The semi-autonomous and oil-rich Kurdish territory in northern Iraq is guarded by the local Peshmerga militia, and ISIS stands little chance of making inroads in the region, which remained relatively peaceful even during the heart of the U.S.-led war against Saddam Hussein’s government.
“They’re terrorists, and I want to crush them,” one soldier who fled Mosul told CBS News correspondent Holly Williams in the northern city of Erbil, “but we couldn’t resist them because our commanding officers abandoned us.”

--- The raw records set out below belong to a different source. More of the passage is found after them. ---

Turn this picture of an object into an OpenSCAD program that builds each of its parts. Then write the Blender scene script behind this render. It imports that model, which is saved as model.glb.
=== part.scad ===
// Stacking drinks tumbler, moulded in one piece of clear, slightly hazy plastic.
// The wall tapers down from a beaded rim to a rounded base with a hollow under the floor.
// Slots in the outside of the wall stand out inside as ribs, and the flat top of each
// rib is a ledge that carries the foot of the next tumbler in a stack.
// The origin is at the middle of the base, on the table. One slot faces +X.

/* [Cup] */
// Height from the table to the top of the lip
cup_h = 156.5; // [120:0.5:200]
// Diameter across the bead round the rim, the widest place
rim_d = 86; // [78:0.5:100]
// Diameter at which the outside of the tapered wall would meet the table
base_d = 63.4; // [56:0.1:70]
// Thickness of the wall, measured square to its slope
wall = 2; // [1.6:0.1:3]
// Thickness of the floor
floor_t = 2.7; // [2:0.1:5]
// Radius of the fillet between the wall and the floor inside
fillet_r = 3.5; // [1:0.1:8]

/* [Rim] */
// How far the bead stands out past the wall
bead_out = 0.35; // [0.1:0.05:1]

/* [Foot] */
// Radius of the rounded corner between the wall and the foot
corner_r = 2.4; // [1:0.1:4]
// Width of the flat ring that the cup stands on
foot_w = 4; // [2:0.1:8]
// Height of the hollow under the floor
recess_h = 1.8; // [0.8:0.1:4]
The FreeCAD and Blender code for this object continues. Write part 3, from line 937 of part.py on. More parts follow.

[CBS News will be covering the latest developments extensively tonight on the “CBS Evening News,” with Williams in Erbil, Clarissa Ward in Baghdad and Elizabeth Palmer in Damascus, Syria.]
While the group has rightly earned a reputation as ruthless, with tactics so violent even al Qaeda cast them off as a subsidiary, there has been no indication that ISIS posed a genuine threat as a fighting force up against a military supplied with U.S.-supplied weapons, attack helicopters and thousands of troops.
CBS News has examined hours of videos from Mosul, Tikrit, Samarra, Kirkuk, and Diyala this week and has seen no evidence to suggest that ISIS has thousands of fighters to deploy – certainly not the numbers that would be required to overrun a city the size of Mosul in just under two hours – had they faced any serious resistance.
These videos can’t be trusted to paint a full picture of the group’s capacity, but they are fundamentally produced and distributed online as propaganda, and if they could show the world thousands of fighters waving their black banner, they likely would.
The biggest ISIS contingent seen in the videos from Iraq this week, however, was a convoy of abut 20 vehicles; no more than a couple hundred lightly armed men. Multiple reports about ISIS seizing helicopters and other military hardware were worrying, but there’s been no indication the group’s militants have the capacity to put that type of resource into use on the battlefield.
Also important to note is that in places where ISIS did come up against a reasonably organized resistance from Iraqi security forces, they quickly moved on to the next easy target. ISIS has failed to overrun the highly guarded city of Baiji, which boasts a large power plant and the biggest oil refinery in Iraq.
“Baiji is a strategic place that the government simply could not afford to lose,” Iraqi activist Youssef Tamimi told CBS News. He said the city is well-guarded by the army, including some of the military’s elite forces.
Those same forces guard Samarra, 70 miles north of Baghdad. There’s been fighting around the city, but ISIS has failed to make any real advance.
The military isn’t fighting against ISIS alone in Samarra, either. The city is home to the Golden Dome shrine, one of the holiest sites in Iraq to Shiite Muslims, and Shiite militias have joined the fight.
If the shrine were to be attacked and desecrated by ISIS, it would almost certainly plunge the country into a bloody civil war. Heavily Shiite areas like this represent roadblocks to ISIS in the south while their path is blocked in much of the north by the Kurds.
It appears Iraq’s army may now be recovering from the initial shock of Mosul and Tikrit and may be reorganizing itself. Iraqi Prime Minister Nouri al-Maliki headed to Samarra Friday, accompanied by his top army generals. Iraqi media reported that the visit was to oversee a military plan to recapture Tikrit.
On Thursday, the military released onboard video from aircraft allegedly showing Iraqi aircraft bombing ISIS positions in Tikrit and Mosul. The video could not be independently confirmed. The army also announced that it had received six MI-35 attack helicopters and entered them into service the same day.
While ISIS might not be capable of building tremendously on their stunning successes of earlier this week, the group’s campaign of shock and awe did succeed in moving the shadow of sectarian war indisputably back over Iraq.
On Friday, Grand Ayatollah Ali al-Sistani, the highest Shiite authority in the country, declared a “Sufficiency Jihad” across Iraq: a clear message to the whole of Iraqi society that the fight against ISIS is a duty, not an option.
Just hours after he made his call, Iraqi media reported thousands of Iraqis, most of them certainly Shiites, flocking to recruitment centers to volunteer for the fight.
As these militias grow and confront ISIS, and if the military fails to regroup and counter the group more effectively itself, it could easily spiral into a sectarian war between Shiite and Sunni played out across the heartland of Iraq, without the need for any one incident to trigger it.